One of the first things you’ll want to do is to make sure your business location is zoned for your industry. You should never sign a lease for a business space without first knowing that you’ll legally be able to do business there. You will want a knowledgeable business attorney to look over your lease to make sure you have the rights and protections your business needs, or you could be stuck paying for a lease you can’t use. The USA.gov website provides a list of all cities and counties in New York, so you can look up the zoning laws that govern your prospective location.
For a more comprehensive list of considerations, the Small Business Administration has provided a checklist of things to think through when picking a location for your business.
Compliance with the plethora of federal, state, and local laws and ordinances, as well as the regulations that govern your particular area of industry (if applicable), is of the essence. Falling out of favor with the government on any level can jeopardize everything you’ve worked for. And, unfortunately, ignorance is not an excuse for deviating from the many boundaries within which companies are frequently required to operate. This is one of the most important considerations for which competent legal counsel should be sought.

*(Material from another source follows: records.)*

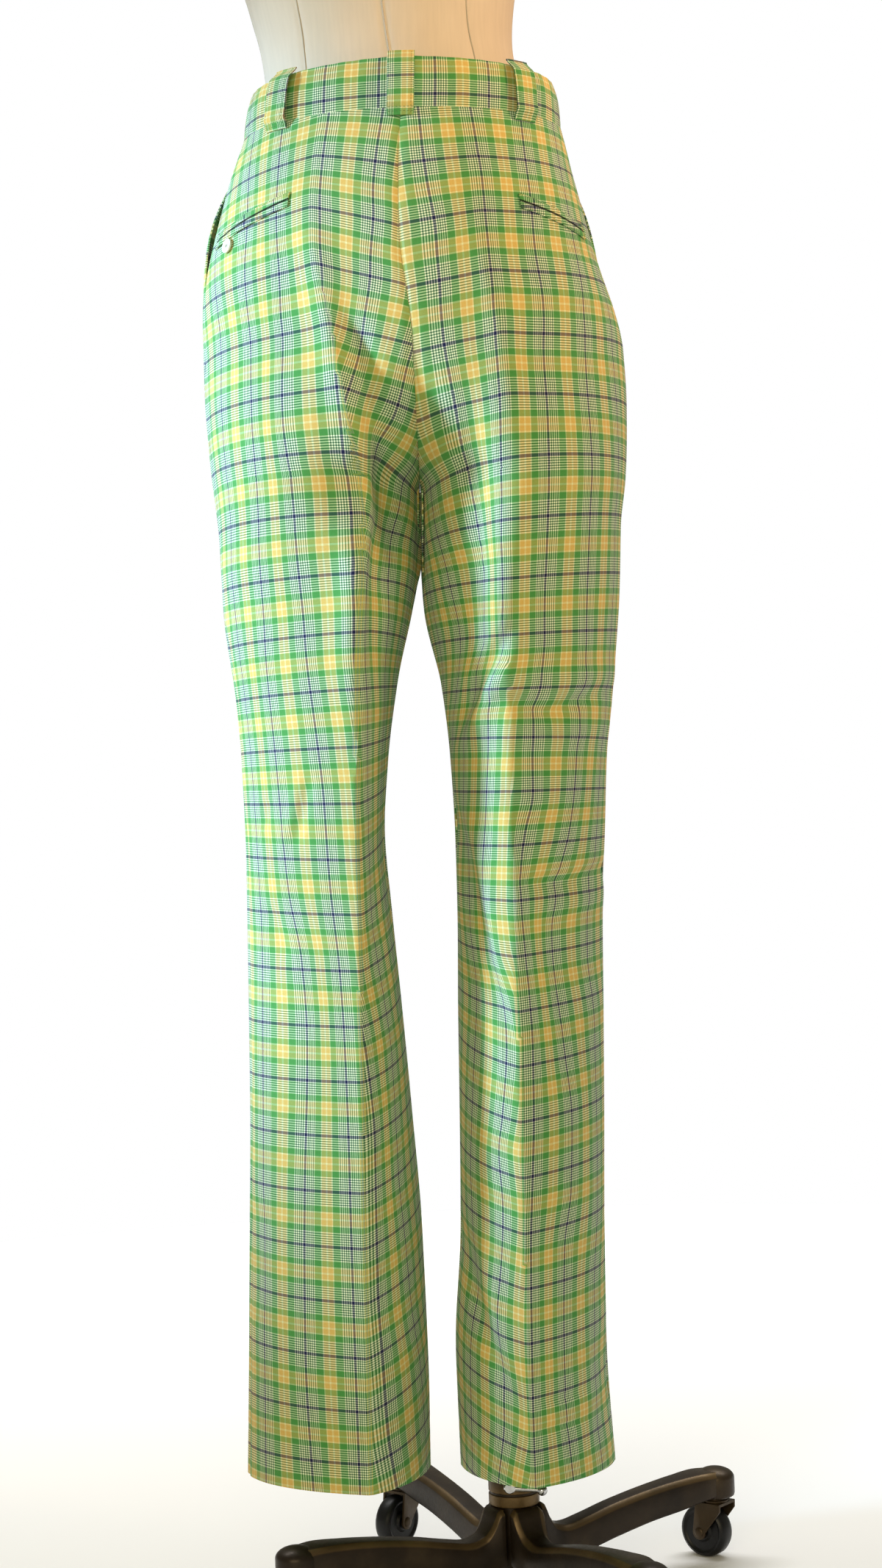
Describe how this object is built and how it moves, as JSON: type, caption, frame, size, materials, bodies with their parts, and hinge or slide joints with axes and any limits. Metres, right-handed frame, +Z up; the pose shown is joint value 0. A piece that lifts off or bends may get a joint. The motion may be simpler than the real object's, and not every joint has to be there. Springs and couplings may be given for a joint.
{
  "type": "tailored trousers on a dress form",
  "caption": "Plaid tailored trousers with belt loops and jetted back pockets, standing open on a limbless dress form with a wheeled stand.",
  "frame": {"origin": "on the floor, under the middle of the whole part's footprint box", "axes": "+Z up; the back of the trousers faces -Y and the wearer's right leg is on +X"},
  "size_m": [0.4017, 0.3756, 1.695],
  "materials": {
    "plaid": "matte",
    "shell": "gloss",
    "linen": "matte",
    "wood": "satin",
    "bronze": "satin",
    "chrome": "polished",
    "rubber": "matte"
  },
  "bodies": {
    "stand": {"stand_hub": "bronze", "stand_arm_1": "bronze", "stand_arm_2": "bronze", "stand_arm_3": "bronze", "stand_arm_4": "bronze"},
    "pole": {"pole": "bronze"},
    "form": {"back_panel_left": "plaid", "back_panel_right": "plaid", "front_panel_left": "plaid", "front_panel_right": "plaid", "front_pocket_facing_left": "plaid", "front_pocket_facing_right": "plaid", "waistband_left": "plaid", "waistband_right": "plaid", "belt_loop_1": "plaid", "belt_loop_2": "plaid", "belt_loop_3": "plaid", "belt_loop_4": "plaid", "belt_loop_5": "plaid", "belt_loop_6": "plaid", "belt_loop_7": "plaid", "back_pocket_left_upper_jet": "plaid", "back_pocket_left_lower_jet": "plaid", "back_pocket_right_upper_jet": "plaid", "back_pocket_right_lower_jet": "plaid", "fly_lap": "plaid", "back_pocket_button": "shell", "waistband_button": "shell", "form_torso": "linen", "neck_cap": "wood", "pole_flange": "bronze"},
    "clamp": {"clamp_lever": "chrome"},
    "caster_1": {"caster_fork_1": "bronze"},
    "wheel_1": {"caster_wheel_1": "rubber"},
    "caster_2": {"caster_fork_2": "bronze"},
    "wheel_2": {"caster_wheel_2": "rubber"},
    "caster_3": {"caster_fork_3": "bronze"},
    "wheel_3": {"caster_wheel_3": "rubber"},
    "caster_4": {"caster_fork_4": "bronze"},
    "wheel_4": {"caster_wheel_4": "rubber"}
  },
  "joints": [
    {"name": "form_lift", "type": "slide", "parent": "stand", "child": "pole", "axis": [0, 0, 1], "range_m": [0, 0.05]},
    {"name": "form_turn", "type": "hinge", "parent": "pole", "child": "form", "pos_m": [0.013, 0, 0.93], "axis": [0, 0, 1], "continuous": true},
    {"name": "clamp_turn", "type": "hinge", "parent": "stand", "child": "clamp", "pos_m": [0.009, -0.03, 0.098], "axis": [0, -1, 0], "range_deg": [0, 60]},
    {"name": "caster_1_swivel", "type": "hinge", "parent": "stand", "child": "caster_1", "pos_m": [0.18421, 0.09334, 0.0517], "axis": [0, 0, 1], "continuous": true},
    {"name": "wheel_1_roll", "type": "hinge", "parent": "caster_1", "child": "wheel_1", "pos_m": [0.17648, 0.09969, 0.022], "axis": [-0.6347, -0.7727, 0], "continuous": true},
    {"name": "caster_2_swivel", "type": "hinge", "parent": "stand", "child": "caster_2", "pos_m": [-0.08034, 0.17121, 0.0517], "axis": [0, 0, 1], "continuous": true},
    {"name": "wheel_2_roll", "type": "hinge", "parent": "caster_2", "child": "wheel_2", "pos_m": [-0.08669, 0.16348, 0.022], "axis": [0.7727, -0.6347, 0], "continuous": true},
    {"name": "caster_3_swivel", "type": "hinge", "parent": "stand", "child": "caster_3", "pos_m": [-0.15821, -0.09334, 0.0517], "axis": [0, 0, 1], "continuous": true},
    {"name": "wheel_3_roll", "type": "hinge", "parent": "caster_3", "child": "wheel_3", "pos_m": [-0.15048, -0.09969, 0.022], "axis": [0.6347, 0.7727, 0], "continuous": true},
    {"name": "caster_4_swivel", "type": "hinge", "parent": "stand", "child": "caster_4", "pos_m": [0.10634, -0.17121, 0.0517], "axis": [0, 0, 1], "continuous": true},
    {"name": "wheel_4_roll", "type": "hinge", "parent": "caster_4", "child": "wheel_4", "pos_m": [0.11269, -0.16348, 0.022], "axis": [-0.7727, 0.6347, 0], "continuous": true}
  ]
}
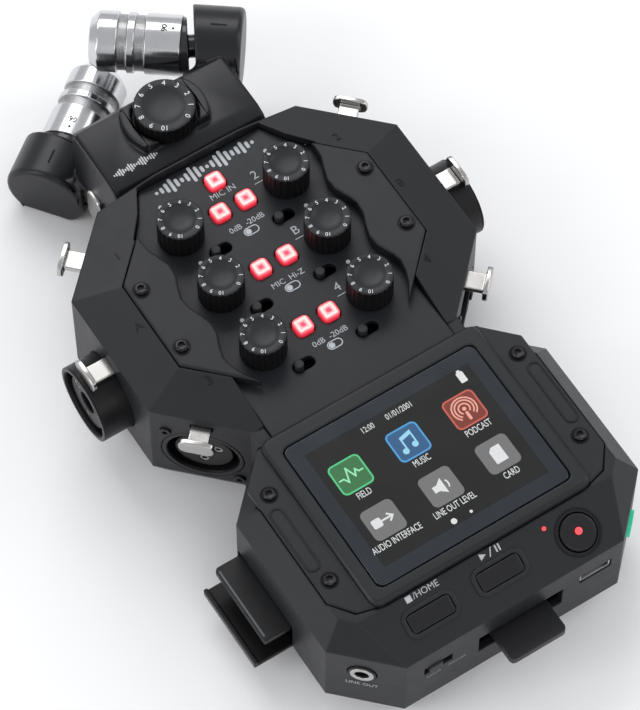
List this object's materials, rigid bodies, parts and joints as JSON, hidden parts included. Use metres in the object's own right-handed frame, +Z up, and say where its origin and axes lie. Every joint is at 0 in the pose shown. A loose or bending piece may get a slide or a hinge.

To learn more about how to keep your business out of hot water, read our article on developing a compliance strategy. It touches on tax law, human resource law, and regulatory policy. It also includes a wealth of links to many resources for businesses operating in New York.
Are You Ready?
The Small Business Administration provides an assessment tool to help you determine if you’re ready to take the plunge to starting your own business. The best plan of attack is to familiarize yourself with this startup process as much as possible and consult a qualified accountant and attorney to help shore up the areas you feel shakiest in and comb through your documents to make sure your structure aligns itself seamlessly with your business goals. With the resources available to you, there’s no reason for your business to be a statistic.